Richard II inherited his throne from his grandfather Edward III, a king who brought England to glory, and whose reign was marked by chivalry and knighthood. But to achieve knighthood and renown, there must be wars, which are expensive. Edward III’s wars in Scotland and France, along with the onset of the Black Death in 1348, meant that Edward left the country destitute upon his death.
This is what Richard II inherited. Richard’s father was Edward the Black Prince, a great warrior. Edward III had four sons still living, whose descendants would ultimately form the York and Lancastrian families.
Richard ascended to the throne at the age of 10. Without having been able to observe the workings of the country for long, he often was told how to run the country by advisors, uncles and parliamentary bodies.
In 1386, when Richard was 19, a group called the Lords Appellant used private armies to gain control of the country and remove, in some cases by execution, several of Richard’s courtiers and appointees. Richard continued to rule, but once again was told how to do so. Once Richard declared himself of age at 22 and had achieved peace on his borders, he took revenge. Three of the Lords Appellant, including Richard’s uncle the Duke of Gloucester, were arrested.

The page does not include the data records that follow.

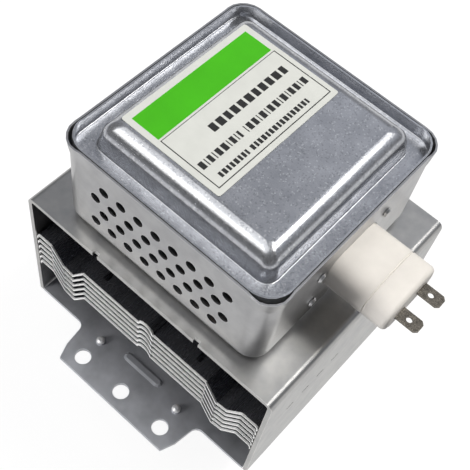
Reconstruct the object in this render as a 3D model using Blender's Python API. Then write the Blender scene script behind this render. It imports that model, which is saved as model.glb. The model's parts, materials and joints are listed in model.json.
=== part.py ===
"""Oven magnetron with its yoke, cooling fins and filter box.

Metres, +Z up towards the filter box. The origin lies on the tube's axis, on the
underside of the mounting plate, and the antenna points down. +X is the side of the
filter capacitor. Air is blown through the yoke along Y.
"""
import math

import bmesh
import bpy
from mathutils import Vector

# Clearances between pieces that seat on each other or pass through each other
SEAT = 0.0003
LABEL_SEAT = 0.0001
BORE_PLAY = 0.0005

# Mounting plate
PLATE_SHEET = 0.0016
PLATE_BORE_PLAY = 0.0008
TAB_REACH = 0.0150
TAB_TIP_HALF = 0.0246
TAB_SHOULDER_HALF = 0.0267
TAB_SHOULDER_REACH = 0.0096
TAB_ROOT_HALF = 0.0276
TAB_ROOT_FILLET = 0.0030
TAB_HOLE_RADIUS = 0.0030
TAB_HOLE_PITCH = 0.0190
TAB_HOLE_INSET = 0.0059
BOSS_RADIUS = 0.0017
BOSS_HEIGHT = 0.0016
BOSS_DOME = 0.0008
BOSS_DOME_TURN = math.radians(66)
BOSS_X = 0.0187
BOSS_OUTSET = 0.0005
RIB_LENGTH = 0.0180
RIB_RADIUS = 0.0018
RIB_HEIGHT = 0.0006
RIB_INSET = 0.0022
GASKET_SEAT_DEPTH = 0.0004

# Yoke, a folded steel channel that is open at both ends of Y
YOKE_WIDTH = 0.1020
YOKE_DEPTH = 0.0886
YOKE_SHEET = 0.0016
YOKE_BEND = 0.0026
YOKE_NOTCH_X = 0.0210
YOKE_NOTCH_WIDTH = 0.0020
YOKE_NOTCH_DEPTH = 0.0012
SLIT_LENGTH = 0.0036
SLIT_HEIGHT = 0.0009
SLIT_PITCH = 0.0077
SLIT_FIRST_Y = -0.0300
SLIT_COUNT = 4
SLIT_Z = 0.0365

# Tube and magnets, stacked between the mounting plate and the yoke
MAGNET_RADIUS = 0.0275
MAGNET_BORE = 0.0108
MAGNET_THICKNESS = 0.0124
MAGNET_CHAMFER = 0.0008
CAN_SHEET = 0.0005
CAN_RADIUS = 0.0095
CAN_FLANGE_RADIUS = 0.0180
POLE_RIM = 0.0016
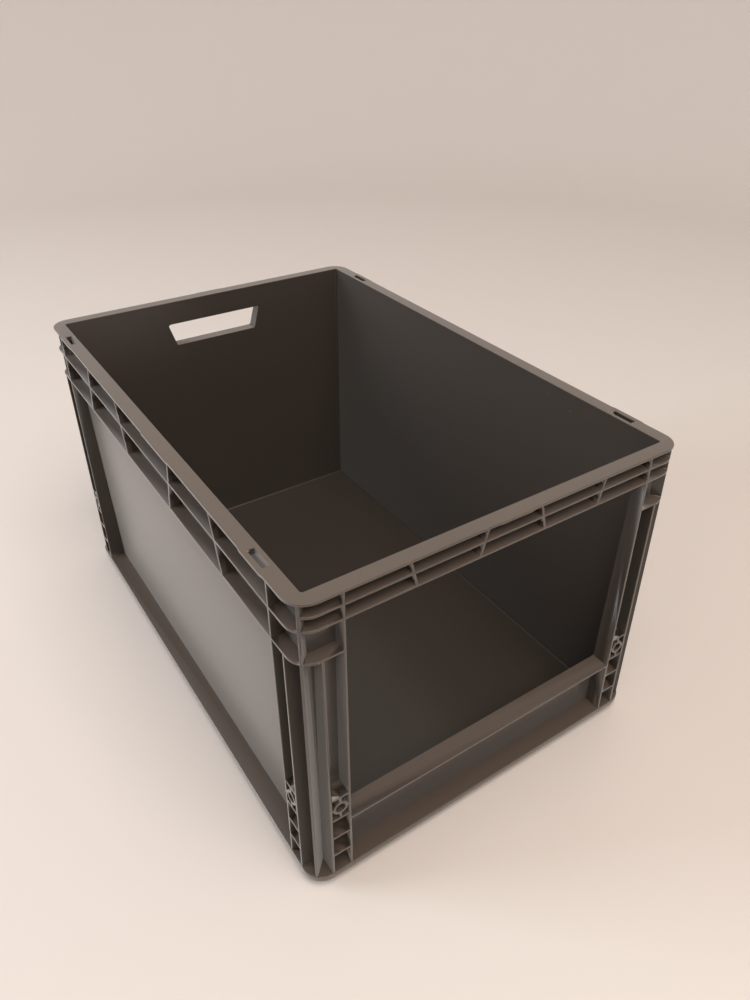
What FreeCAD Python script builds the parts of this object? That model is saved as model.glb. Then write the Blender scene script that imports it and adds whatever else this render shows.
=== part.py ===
"""Open-fronted stacking container, moulded in one piece.

X runs across the container, Y along it with the pick window at -Y, and Z up.
The origin is the centre of the foot's underside. Millimetres throughout.
"""
import FreeCAD, Part
import math
import os

from FreeCAD import Placement, Rotation, Vector

# Overall size
LENGTH = 600.0
WIDTH = 400.0
HEIGHT = 340.0
CORNER_RADIUS = 20.0

# Mouldings
WALL = 2.4
RIB = 2.4
RIM_THICKNESS = 2.6
LIP_PAD_REACH = 0.8
RIB_INSET = 0.8

# Drafted walls, measured on the inner face from the overall size
RIM_WIDTH = 14.7
FLOOR_INSET = 22.3
WALL_CORNER_RADIUS = 2.4

# Rib rings, measured down from the top of the rim to the middle of each rib
HALF_ROW_DROP = 14.0
ROW_DROP = 27.3
BAND_DROP = 58.4

# Slanted ribs of the band: middle positions from the side's centre line
SLANT = math.radians(14.0)
SHORT_OUTER_RIB = 98.3
SHORT_INNER_RIB = 31.0
LONG_OUTER_RIB = 163.5
LONG_INNER_RIB = 63.5

# Corner columns
LADDER_PITCH = 18.8
SHORT_LADDER_INSET = 22.2
LONG_LADDER_INSET = 24.4
RUNG_PITCH = 24.4
RUNG_COUNT = 3
BOSS_CELL = 27.3
BOSS_OUTER_RADIUS = 7.4
BOSS_INNER_RADIUS = 4.9
BOSS_BORE_DEPTH = 11.0

# Base flange, floor and stacking foot. The foot drops inside the rim of a container below
FOOT_DEPTH = 10.0
FLANGE_DEPTH = 6.2
FLOOR_THICKNESS = 2.4
STACKING_CLEARANCE = 1.8
FOOT_CHANNEL = 26.0
LONG_FOOT_WEB_COUNT = 9
SHORT_FOOT_WEB_COUNT = 6

# Pick window
SILL_HEIGHT = 82.0
WINDOW_FILLET = 3.0

# Hand hole in the rear wall
HAND_HOLE_TOP = 126.0
HAND_HOLE_SLOPE = math.radians(16.5)
HAND_HOLE_FILLET = 2.5

# Slots through the long rims
SLOT_LENGTH = 24.5
SLOT_WIDTH = 6.0
SLOT_WALL_GAP = 1.6
SLOT_FROM_END = 66.0

# Pads that bring the rim's outer lip out to the overall size
PAD_TAPER = 4.0
END_PAD_LENGTH = 38.0
SLOT_PAD_LENGTH = 41.0
LEFT_PAD_LENGTH = 67.0
LEFT_PAD_FROM_MIDDLE = 41.5

# How far cutters and hidden ends run past a face
OVERRUN = 1.0

# Heights and planes that follow from the sizes above
FLANGE_BOTTOM = FOOT_DEPTH
FLANGE_TOP = FLANGE_BOTTOM + FLANGE_DEPTH
FLOOR_BOTTOM = FOOT_DEPTH
FLOOR_TOP = FLOOR_BOTTOM + FLOOR_THICKNESS
RIM_BOTTOM = HEIGHT - RIM_THICKNESS
HALF_ROW_Z = HEIGHT - HALF_ROW_DROP
ROW_Z = HEIGHT - ROW_DROP
BAND_Z = HEIGHT - BAND_DROP
LIP_INSET = LIP_PAD_REACH
ENVELOPE_INSET = LIP_PAD_REACH + RIB_INSET
SHORT_COLUMN_RIB = WIDTH / 2 - SHORT_LADDER_INSET
SHORT_WINDOW_RIB = SHORT_COLUMN_RIB - LADDER_PITCH
LONG_COLUMN_RIB = LENGTH / 2 - LONG_LADDER_INSET
LONG_PANEL_RIB = LONG_COLUMN_RIB - LADDER_PITCH
TOP_RUNG_Z = FLANGE_TOP + RUNG_COUNT * RUNG_PITCH
BOSS_TOP_Z = TOP_RUNG_Z + BOSS_CELL


def wall_inset(z):
    """How far the inner wall face stands inside the overall size at height z."""
    fall = (HEIGHT - z) / (HEIGHT - FLOOR_TOP)
    return RIM_WIDTH + (FLOOR_INSET - RIM_WIDTH) * fall


def rounded(block, radius):
    """Block with its four upright edges rounded."""
    tall = block.BoundBox.ZLength / 2
    upright = [edge for edge in block.Edges if edge.BoundBox.ZLength > tall]
    return block.makeFillet(radius, upright)


def plate(inset, radius, low, high):
    """Rounded plate standing inset inside the overall size, between two heights."""
    half_x = WIDTH / 2 - inset
    half_y = LENGTH / 2 - inset
    return rounded(box(-half_x, half_x, -half_y, half_y, low, high), radius)


def ring(inset, radius, width, low, high):
    """Upright closed wall of the given width between two heights."""
    outer = plate(inset, radius, low, high)
    inner = plate(inset + width, radius - width, low - OVERRUN, high + OVERRUN)
    return outer.cut(inner)


def drafted_block(extra, radius, low, high):
    """Block that follows the draft of the walls, grown outward by extra."""
    low_inset = wall_inset(low) - extra
    high_inset = wall_inset(high) - extra
    low_x = WIDTH / 2 - low_inset
    low_y = LENGTH / 2 - low_inset
    high_x = WIDTH / 2 - high_inset
    high_y = LENGTH / 2 - high_inset
    block = Part.makeWedge(-low_x, low, -low_y, -high_y, -high_x, low_x, high, low_y, high_y, high_x)
    block.rotate(Vector(0, 0, 0), Vector(1, 0, 0), 90)
    return rounded(block, radius)


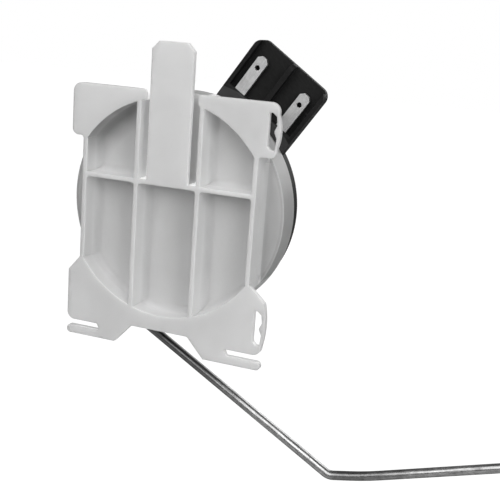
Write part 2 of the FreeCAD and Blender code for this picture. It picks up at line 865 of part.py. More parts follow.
def make_base(terminals):
    s = size
    body = body_named("base_moulding", s.tray_lean)
    disc_edge = s.pot_radius - s.disc_inset
    flange = s.pot_radius - s.flange_gap
    revolve(body, [
        (0, s.pot_rim - s.spigot_long),
        (s.spigot, s.pot_rim - s.spigot_long),
        (s.spigot, s.pot_rim),
        (flange, s.pot_rim),
        (flange, s.pot_rim + s.flange_thick),
        (disc_edge, s.pot_rim + s.flange_thick),
        (disc_edge, s.base_back - s.back_edge),
        (disc_edge - s.back_edge, s.base_back),
        (0, s.base_back),
    ], "disc")
    tray = front_sketch(body, "tray_outline", s.tray_front)
    rectangle(tray, -s.tray_half, s.tray_half, s.boss_radius, s.tray_reach)
    pad(body, tray, s.tray_back - s.tray_front, "tray")
    inner_floor = s.base_back - s.base_floor
    groove(body, [
        (s.boss_radius, s.pot_rim - s.spigot_long),
        (s.cavity, s.pot_rim - s.spigot_long),
        (s.cavity, inner_floor),
        (s.boss_radius, inner_floor),
    ], "cavity")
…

Gloucester was sent to Calais and executed there under suspicious circumstances.
Shakespeare’s Richard II opens in 1397, in the 20th year of Richard’s reign, with an argument between his supposed operative in Calais, Thomas Mowbray, and Richard’s cousin, Henry Bolingbroke, as each attempts to prove his loyalty to Richard and accuse the other of treason.
Inheritance is the key to Richard’s power, and also his downfall. Placed on the throne at a young age, his seizure of Bolingbroke’s inheritance from John of Gaunt reveals that inheritance was no longer a given. This betrayal of family and crown is the instigation that sets the king up to fall. Richard’s abandonment of the rules of family for the absolute power of his crown allows Bolingbroke to bend those same rules and remove the crown from Richard.